In the listing below, locate the lines bearing the word "type". Copy every one of them.

> _Listed entries_
▼

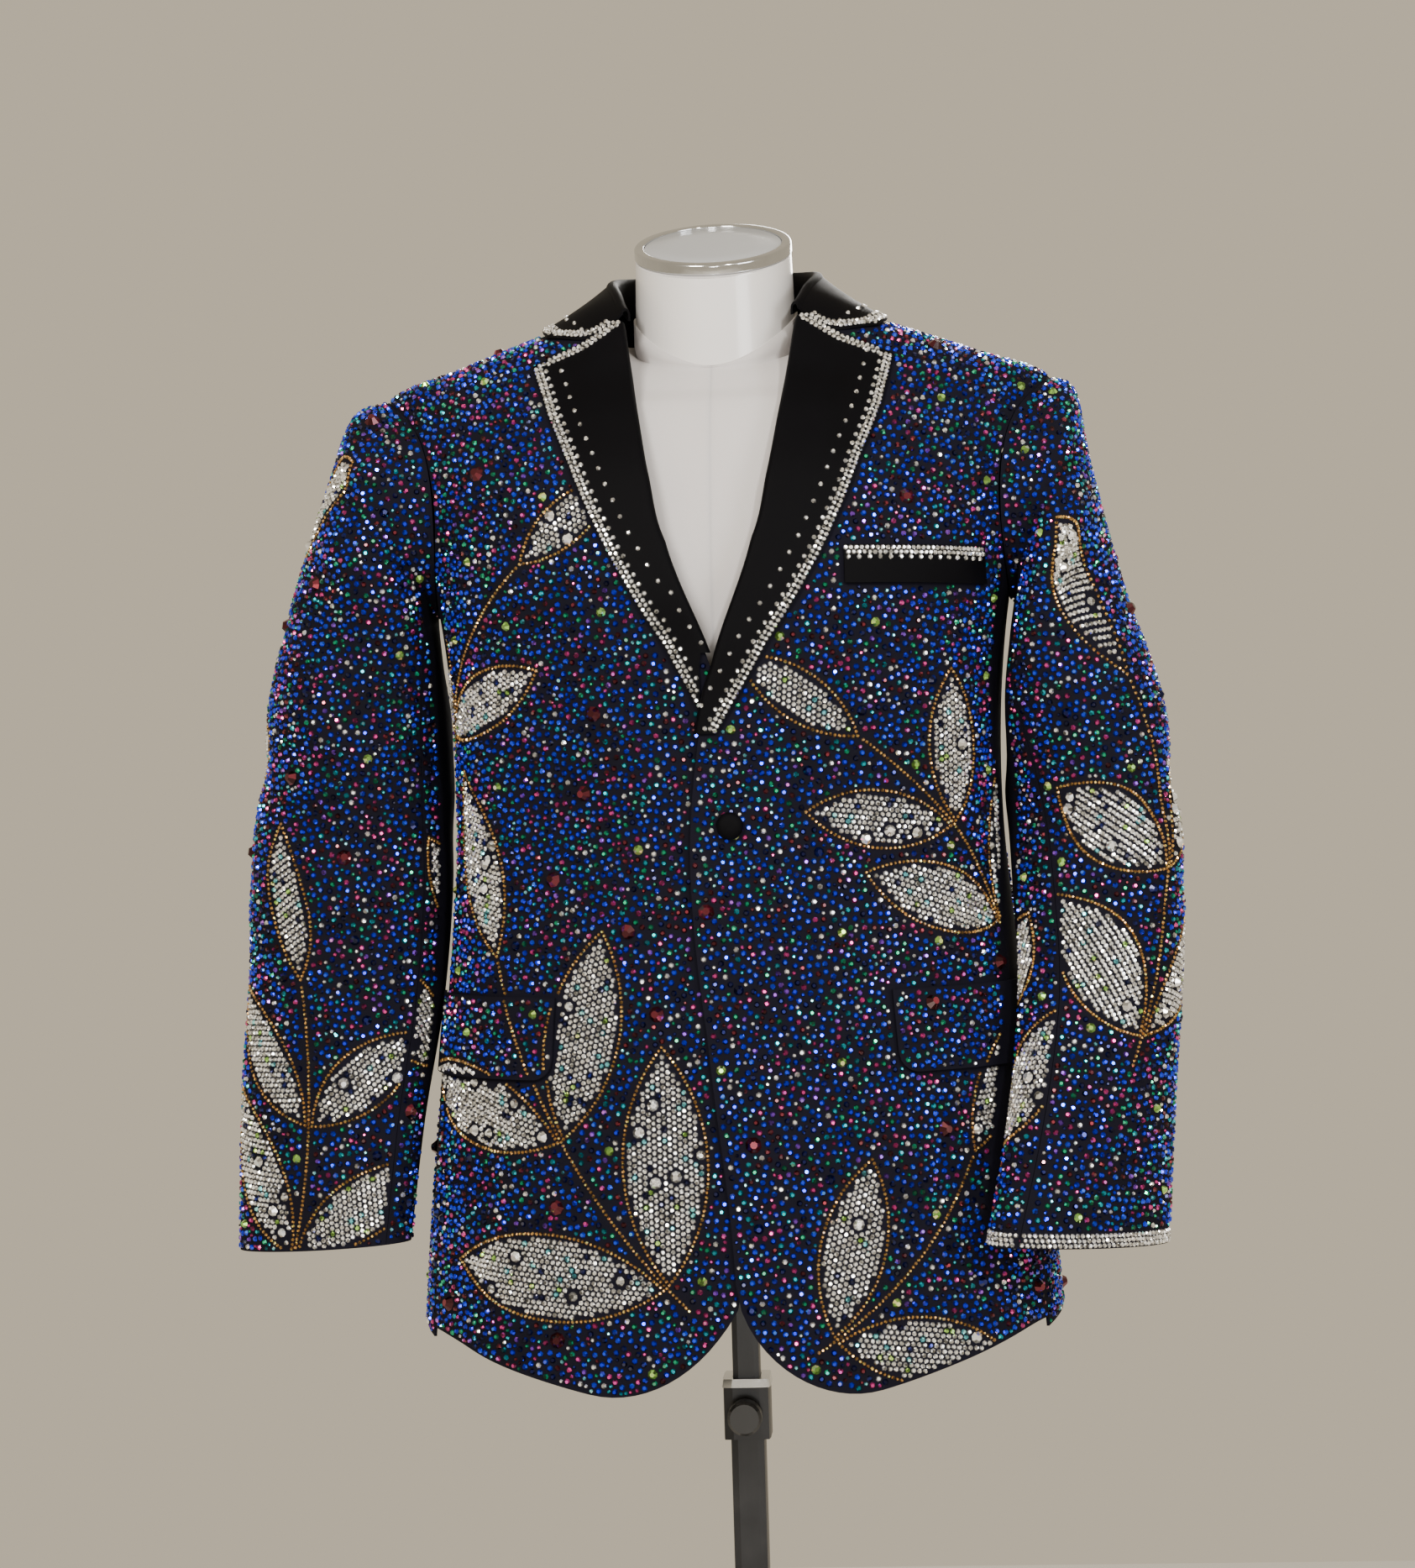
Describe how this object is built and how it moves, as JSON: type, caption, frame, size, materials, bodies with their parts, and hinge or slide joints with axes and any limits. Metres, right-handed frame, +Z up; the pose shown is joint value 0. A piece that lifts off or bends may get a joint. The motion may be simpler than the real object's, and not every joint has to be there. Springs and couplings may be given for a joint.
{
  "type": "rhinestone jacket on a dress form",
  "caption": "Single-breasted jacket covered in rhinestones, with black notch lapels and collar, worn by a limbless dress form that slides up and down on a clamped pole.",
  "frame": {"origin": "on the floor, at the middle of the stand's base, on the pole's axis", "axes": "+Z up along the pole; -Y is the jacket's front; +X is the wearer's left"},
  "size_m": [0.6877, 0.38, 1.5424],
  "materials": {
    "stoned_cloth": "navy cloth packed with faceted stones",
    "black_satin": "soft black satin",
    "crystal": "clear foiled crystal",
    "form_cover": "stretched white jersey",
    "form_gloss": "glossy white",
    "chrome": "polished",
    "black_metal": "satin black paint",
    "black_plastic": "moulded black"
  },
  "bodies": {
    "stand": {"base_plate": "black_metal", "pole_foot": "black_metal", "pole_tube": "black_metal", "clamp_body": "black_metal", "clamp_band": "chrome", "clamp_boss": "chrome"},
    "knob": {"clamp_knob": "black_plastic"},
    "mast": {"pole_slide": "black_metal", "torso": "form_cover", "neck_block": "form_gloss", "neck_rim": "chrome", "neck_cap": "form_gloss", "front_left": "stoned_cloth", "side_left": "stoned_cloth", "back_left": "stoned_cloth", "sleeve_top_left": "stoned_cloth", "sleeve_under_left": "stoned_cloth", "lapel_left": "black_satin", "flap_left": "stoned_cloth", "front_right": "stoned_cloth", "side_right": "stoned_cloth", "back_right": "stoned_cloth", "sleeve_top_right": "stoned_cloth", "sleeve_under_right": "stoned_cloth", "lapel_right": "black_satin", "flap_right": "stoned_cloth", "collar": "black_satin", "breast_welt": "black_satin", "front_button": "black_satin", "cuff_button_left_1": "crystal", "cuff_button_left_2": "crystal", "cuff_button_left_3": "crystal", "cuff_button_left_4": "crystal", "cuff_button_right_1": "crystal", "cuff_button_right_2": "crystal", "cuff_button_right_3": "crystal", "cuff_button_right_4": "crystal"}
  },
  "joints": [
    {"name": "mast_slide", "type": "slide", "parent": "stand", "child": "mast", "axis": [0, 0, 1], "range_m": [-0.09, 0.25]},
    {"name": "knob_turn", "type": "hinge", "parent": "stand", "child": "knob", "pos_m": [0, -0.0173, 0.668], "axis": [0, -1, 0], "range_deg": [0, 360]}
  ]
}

▲
▼

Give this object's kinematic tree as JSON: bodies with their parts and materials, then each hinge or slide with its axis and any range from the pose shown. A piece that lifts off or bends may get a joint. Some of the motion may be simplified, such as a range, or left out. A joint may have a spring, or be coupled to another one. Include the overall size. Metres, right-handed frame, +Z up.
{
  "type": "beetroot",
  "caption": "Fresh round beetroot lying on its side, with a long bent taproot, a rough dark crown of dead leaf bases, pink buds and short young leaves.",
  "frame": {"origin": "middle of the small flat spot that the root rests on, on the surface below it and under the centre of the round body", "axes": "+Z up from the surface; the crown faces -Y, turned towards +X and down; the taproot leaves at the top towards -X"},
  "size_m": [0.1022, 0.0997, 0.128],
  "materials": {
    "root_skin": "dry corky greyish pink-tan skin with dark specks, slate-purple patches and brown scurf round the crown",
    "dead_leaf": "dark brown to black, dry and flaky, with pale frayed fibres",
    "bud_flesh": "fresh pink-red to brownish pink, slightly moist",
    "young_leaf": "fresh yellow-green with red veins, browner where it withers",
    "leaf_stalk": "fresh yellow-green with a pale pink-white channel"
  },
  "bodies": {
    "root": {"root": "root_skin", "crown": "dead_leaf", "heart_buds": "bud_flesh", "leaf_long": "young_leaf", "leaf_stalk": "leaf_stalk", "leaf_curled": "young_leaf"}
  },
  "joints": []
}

▲

> _Written answer_
Describe how this object is built and how it moves, as JSON: type, caption, frame, size, materials, bodies with their parts, and hinge or slide joints with axes and any limits. Metres, right-handed frame, +Z up; the pose shown is joint value 0. A piece that lifts off or bends may get a joint. The motion may be simpler than the real object's, and not every joint has to be there. Springs and couplings may be given for a joint.
  "type": "rhinestone jacket on a dress form",
    {"name": "mast_slide", "type": "slide", "parent": "stand", "child": "mast", "axis": [0, 0, 1], "range_m": [-0.09, 0.25]},
    {"name": "knob_turn", "type": "hinge", "parent": "stand", "child": "knob", "pos_m": [0, -0.0173, 0.668], "axis": [0, -1, 0], "range_deg": [0, 360]}
  "type": "beetroot",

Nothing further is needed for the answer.